◆ **REQUEST**
The entries below are to be written out again without alteration.
-*-
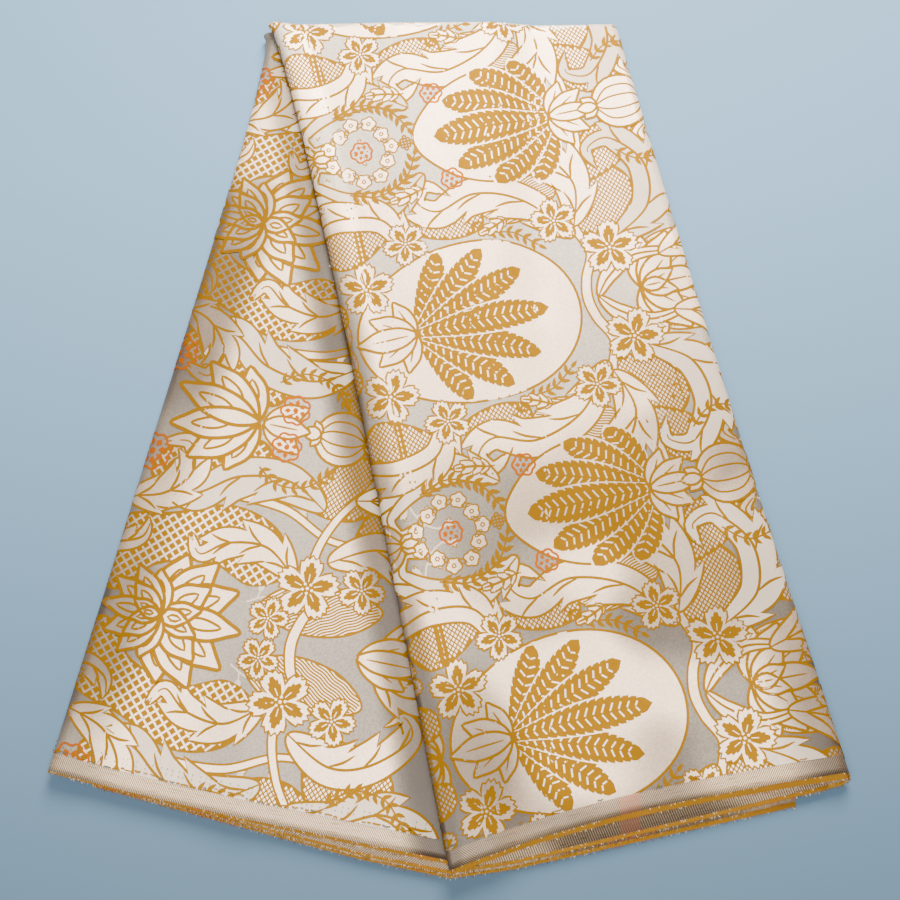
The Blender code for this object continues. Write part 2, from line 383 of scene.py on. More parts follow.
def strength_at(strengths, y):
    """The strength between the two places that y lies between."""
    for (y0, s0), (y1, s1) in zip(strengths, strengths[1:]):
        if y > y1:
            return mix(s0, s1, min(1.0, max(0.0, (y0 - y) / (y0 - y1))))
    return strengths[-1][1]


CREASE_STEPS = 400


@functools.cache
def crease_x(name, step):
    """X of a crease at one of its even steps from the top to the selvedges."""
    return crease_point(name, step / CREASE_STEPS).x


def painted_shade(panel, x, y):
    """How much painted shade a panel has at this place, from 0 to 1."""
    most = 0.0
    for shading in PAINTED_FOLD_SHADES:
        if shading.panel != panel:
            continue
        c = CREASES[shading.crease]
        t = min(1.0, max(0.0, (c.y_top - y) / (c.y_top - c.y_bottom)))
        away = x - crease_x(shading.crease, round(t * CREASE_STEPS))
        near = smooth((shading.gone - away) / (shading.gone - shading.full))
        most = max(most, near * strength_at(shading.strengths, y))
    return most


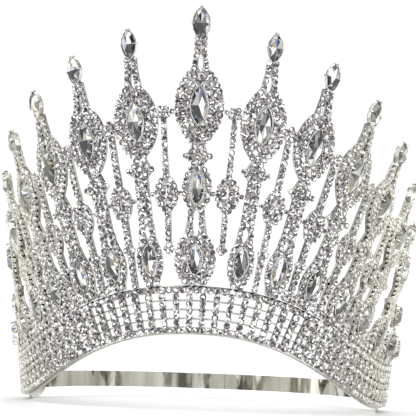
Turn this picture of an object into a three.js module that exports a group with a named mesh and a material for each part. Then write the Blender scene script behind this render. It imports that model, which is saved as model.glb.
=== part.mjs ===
-*-
◆ **WORKED ANSWER**
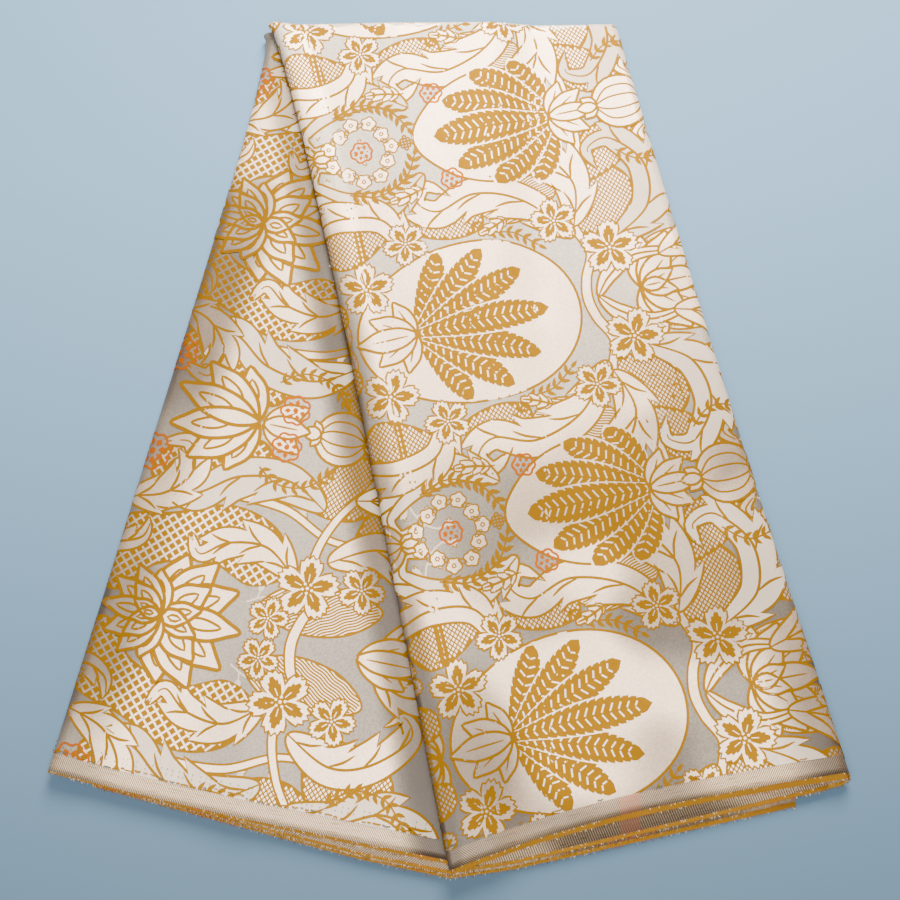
The Blender code for this object continues. Write part 2, from line 383 of scene.py on. More parts follow.
def strength_at(strengths, y):
    """The strength between the two places that y lies between."""
    for (y0, s0), (y1, s1) in zip(strengths, strengths[1:]):
        if y > y1:
            return mix(s0, s1, min(1.0, max(0.0, (y0 - y) / (y0 - y1))))
    return strengths[-1][1]


CREASE_STEPS = 400


@functools.cache
def crease_x(name, step):
    """X of a crease at one of its even steps from the top to the selvedges."""
    return crease_point(name, step / CREASE_STEPS).x


def painted_shade(panel, x, y):
    """How much painted shade a panel has at this place, from 0 to 1."""
    most = 0.0
    for shading in PAINTED_FOLD_SHADES:
        if shading.panel != panel:
            continue
        c = CREASES[shading.crease]
        t = min(1.0, max(0.0, (c.y_top - y) / (c.y_top - c.y_bottom)))
        away = x - crease_x(shading.crease, round(t * CREASE_STEPS))
        near = smooth((shading.gone - away) / (shading.gone - shading.full))
        most = max(most, near * strength_at(shading.strengths, y))
    return most


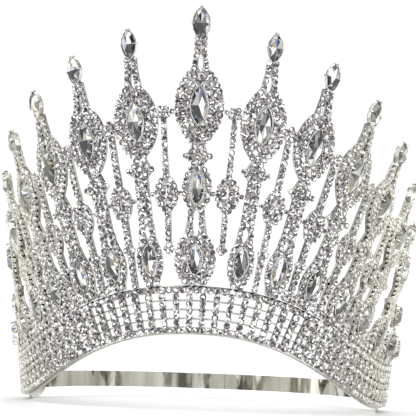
Turn this picture of an object into a three.js module that exports a group with a named mesh and a material for each part. Then write the Blender scene script behind this render. It imports that model, which is saved as model.glb.
=== part.mjs ===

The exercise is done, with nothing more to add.